Kwici is now added to Eurfa as a seventh citation source.

# More corpora …

December 16th, 2013 by donnek

Korrect/Kywiro was a collection of English-Welsh software translations that I put together in 2004, when there was a lot of community activity going on. It fell off the web a few years ago, but I’ve now resurrected it. In the new version I’ve chopped up the longer strings into chunks of one or two sentences, and stripped out a lot of the HTML. I also spent some time fixing up character encoding issues, which is an occupation hazard of dealing with older text from various machines, not all of which will have been using UTF-8. Hopefully it should be fairly tidy now, so I’ve added it to the citation sources at Eurfa.

Going even further back, in the late 90s Bob Morris Jones and colleagues put together two corpora dealing with child language acquisition – CIG1 looked at children aged 18-30 months, and CIG2 looked at children aged 3-7 years.

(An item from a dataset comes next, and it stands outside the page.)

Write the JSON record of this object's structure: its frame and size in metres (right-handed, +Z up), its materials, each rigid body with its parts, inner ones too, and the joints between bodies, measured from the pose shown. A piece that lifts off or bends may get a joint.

I’m not sure how many people know about or use these, but they’re an excellent resource that deserves to be more widely available, so I’ve imported the text into a database to provide a searchable interface to them at Kig. That site also includes the original .cha files, along with information from the original website (which is showing signs of bitrot).

Although other search parameters could be introduced (along the lines of the BangorTalk site), I’ve chosen for the moment just to split the searches between child and adult utterances, since I think that’s what most people would be interested in initially – what sort of output do the children in these corpora produce? (That in turn should probably be segmented by age, but the data to do that is now available in the downloadable versions of the database, and it can be added to the website if there is any demand).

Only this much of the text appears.